In the next weeks, we’ll be talking about a different spiritual pathway each week. You may find several that resonate with you, and I hope you will find one or more you would like to expand in your spiritual life. These are the 9 sacred paths defined by Gary Thomas:
~ The Naturalist, who loves God out-of-doors
~ The Sensate, who loves God with all of the senses
~ The Traditionalist, who loves God through ritual and symbol
~ The Ascetic, who loves God in solitude and simplicity
~ The Activist, who loves God through advocacy
~ The Caregiver, who finds that loving others leads them to love God
~ The Enthusiast, who loves God with mystery and celebration
~ The Contemplative, who loves God through adoration and meditation
~ The Intellectual, who loves God with thought, reason, and mind.

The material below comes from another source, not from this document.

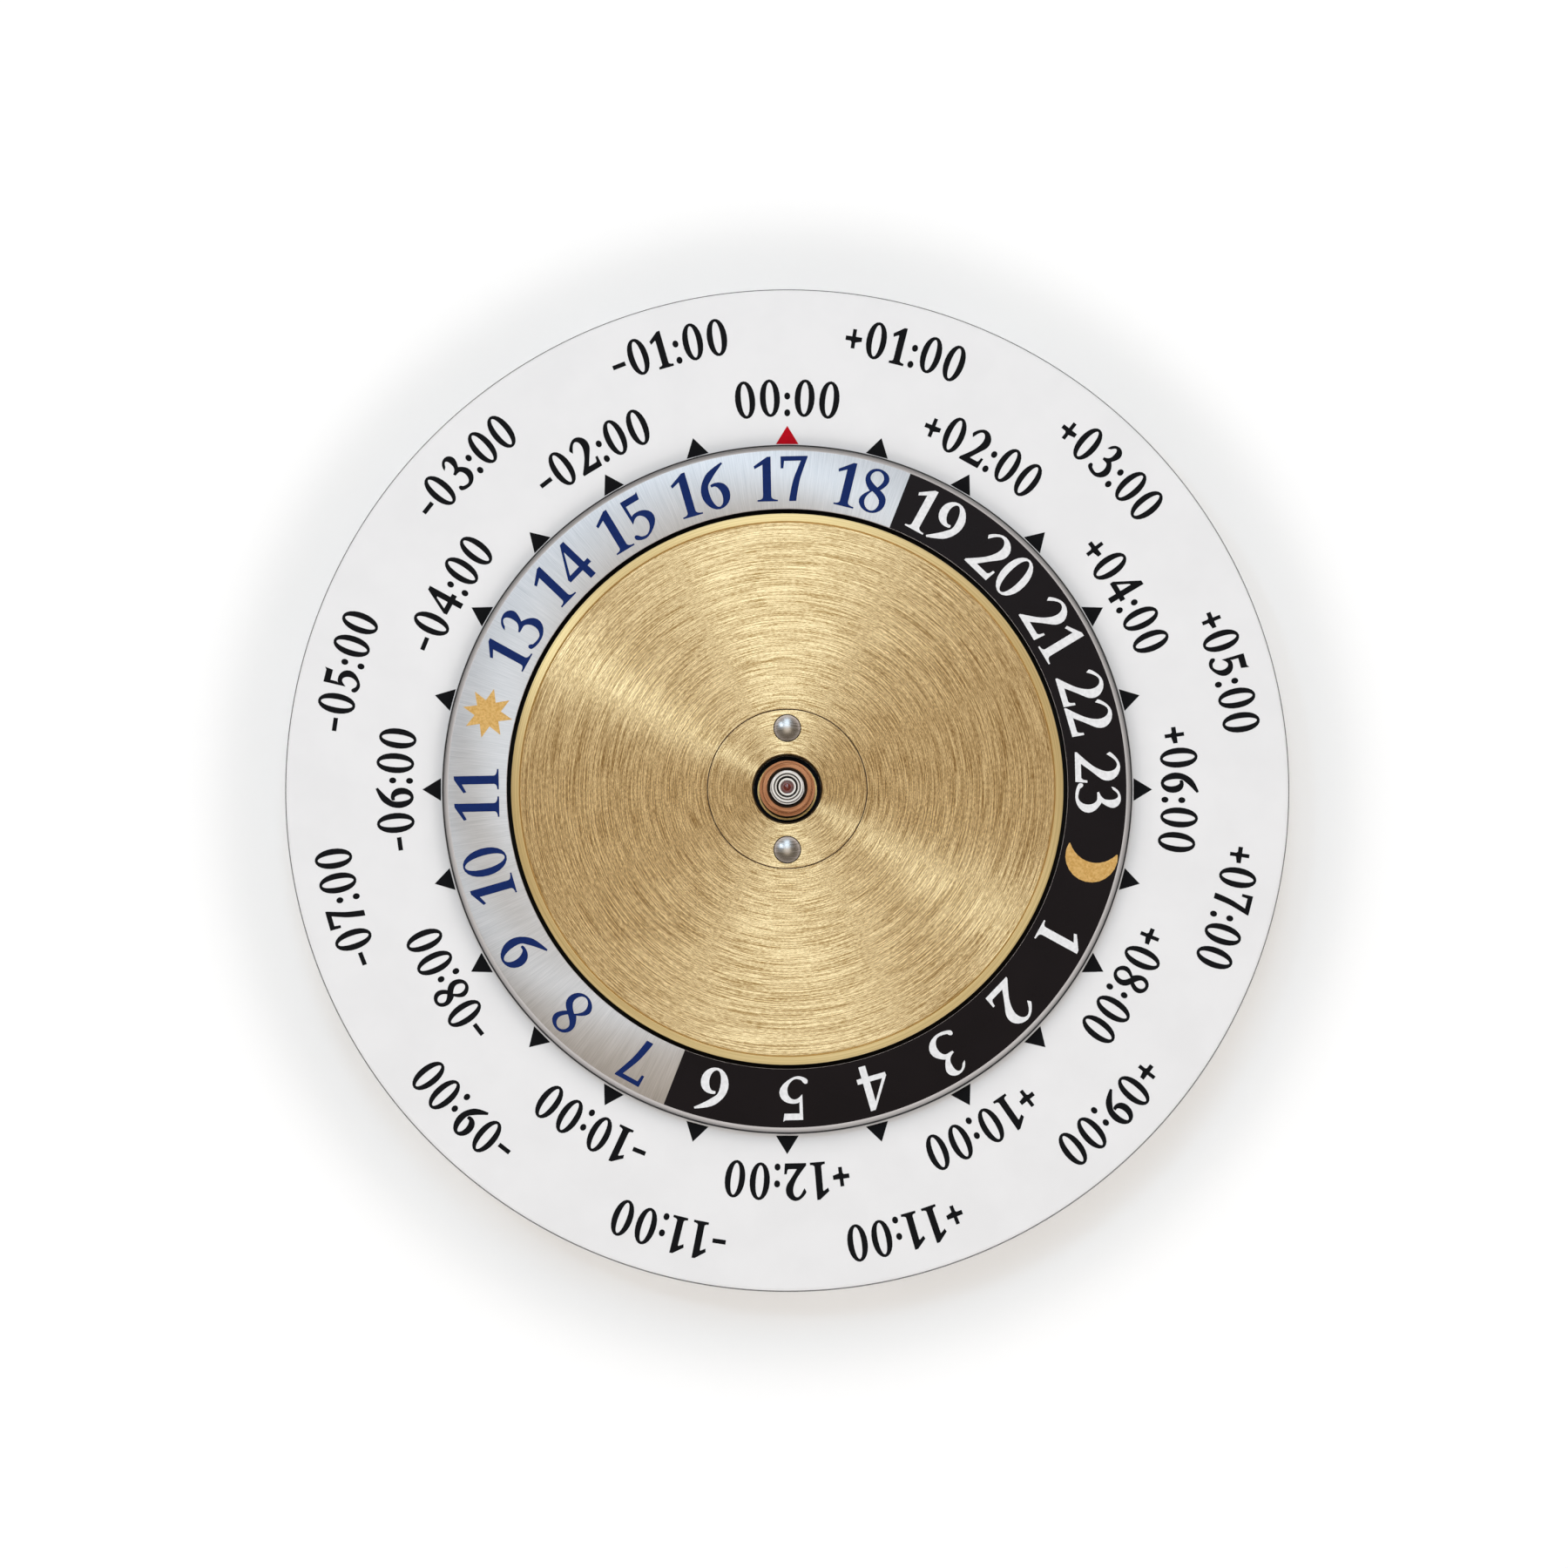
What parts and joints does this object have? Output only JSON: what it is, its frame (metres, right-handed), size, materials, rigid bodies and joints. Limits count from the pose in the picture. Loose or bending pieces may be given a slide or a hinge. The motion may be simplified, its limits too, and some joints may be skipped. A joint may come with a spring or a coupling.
{
  "type": "watch world time display",
  "caption": "Round world time display: a settable disc of time zones, a counter-turning day and night ring and a brass centre plate over a gear train, with pipes for hour and minute hands.",
  "frame": {"origin": "middle of the base plate's flat rear face, which is the middle of the bottom of the whole part", "axes": "+Z out of the rear face towards the dial side, along every arbor; +Y towards the top of the dial; +X towards the three o'clock side, where the reverser wheel stands"},
  "size_m": [0.031, 0.031, 0.0038],
  "materials": {
    "white_lacquer": "satin white lacquer on a metal disc",
    "silvered_ring": "radially brushed silver half and black lacquer half, polished bevel",
    "face_brass": "fine circular brushing",
    "train_brass": "gilt, lightly brushed",
    "plated_brass": "plated brass, finely blasted",
    "copper_alloy": "turned copper alloy",
    "polished_steel": "polished steel",
    "spring_steel": "ground spring steel",
    "blued_steel": "blued spring steel",
    "blackened_brass": "brass with a black oxide finish",
    "ruby": "polished synthetic ruby"
  },
  "bodies": {
    "root": {"base_plate": "plated_brass", "centre_tube": "polished_steel", "jewel_setting": "polished_steel", "centre_jewel": "ruby", "minute_bush": "train_brass", "reverser_stud": "polished_steel", "bridge_pillars": "polished_steel", "centre_bridge": "plated_brass", "bridge_screws": "polished_steel", "dial_hub": "face_brass", "hub_pins": "polished_steel", "centre_plate": "face_brass", "city_jumper": "spring_steel", "jumper_screw": "polished_steel", "jumper_pin": "polished_steel", "setting_bush": "train_brass", "setting_washer": "spring_steel"},
    "day_ring": {"day_night_ring": "silvered_ring", "day_wheel": "blackened_brass", "day_ring_feet": "train_brass"},
    "hour": {"hour_wheel": "copper_alloy", "drive_collet": "train_brass", "drive_wheel": "train_brass", "dial_washer": "blued_steel"},
    "minute": {"cannon_pinion": "polished_steel"},
    "minute_drive": {"minute_wheel": "train_brass", "minute_pinion": "polished_steel"},
    "reverser": {"reverser_wheel": "train_brass", "reverser_bush": "train_brass"},
    "city": {"city_disc": "white_lacquer", "city_disc_feet": "train_brass", "city_wheel": "train_brass"},
    "setting": {"setting_pinion": "polished_steel"}
  },
  "joints": [
    {"name": "day_ring_turn", "type": "hinge", "parent": "root", "child": "day_ring", "pos_m": [0, 0, 0.002], "axis": [0, 0, 1], "continuous": true},
    {"name": "reverser_turn", "type": "hinge", "parent": "root", "child": "reverser", "pos_m": [0.006, 0, 0.00165], "axis": [0, 0, 1], "continuous": true},
    {"name": "hour_turn", "type": "hinge", "parent": "root", "child": "hour", "pos_m": [0, 0, 0.002], "axis": [0, 0, 1], "continuous": true},
    {"name": "minute_drive_turn", "type": "hinge", "parent": "root", "child": "minute_drive", "pos_m": [0, -0.0025, 0.00075], "axis": [0, 0, 1], "continuous": true},
    {"name": "minute_turn", "type": "hinge", "parent": "root", "child": "minute", "pos_m": [0, 0, 0.002], "axis": [0, 0, 1], "continuous": true},
    {"name": "city_turn", "type": "hinge", "parent": "root", "child": "city", "pos_m": [0, 0, 0.0015], "axis": [0, 0, 1], "continuous": true, "deforming": ["city_jumper"]},
    {"name": "setting_turn", "type": "hinge", "parent": "root", "child": "setting", "pos_m": [-0.0121, 0, 0.001], "axis": [0, 0, 1], "continuous": true}
  ],
  "couplings": [
    {"joint": "reverser_turn", "follows": "day_ring_turn", "ratio": 4},
    {"joint": "hour_turn", "follows": "day_ring_turn", "ratio": -2},
    {"joint": "minute_drive_turn", "follows": "day_ring_turn", "ratio": 8},
    {"joint": "minute_turn", "follows": "day_ring_turn", "ratio": -24},
    {"joint": "setting_turn", "follows": "city_turn", "ratio": 12}
  ]
}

Listening to our souls may take some planning and some quiet. When we have responsibilities pulling us in all different directions it is easy to put off the necessary for the urgent. But when we take time for our souls, we are taking care of that part of us that eternal.
Martha and her baskets will have to wait. The oil change can happen next week. Dinner may be a ½ hour late. Right now, we have some soul work to do. As your minister, I urge you to take a moment each day this week and simply stop and listen. Listen to what your spirit says to you. And if your spirit stays silent, it may be that it has been empty for too long.
Next week, we’ll talk about one way to start filling your spirit! Through the recognition of each unique pathway to God, we will grow individually and collectively.
Thomas, Gary. “Sacred Pathways; Discover Your Soul’s Path to God.” Nashville: Thomas Nelson Inc. Publishers, 1996.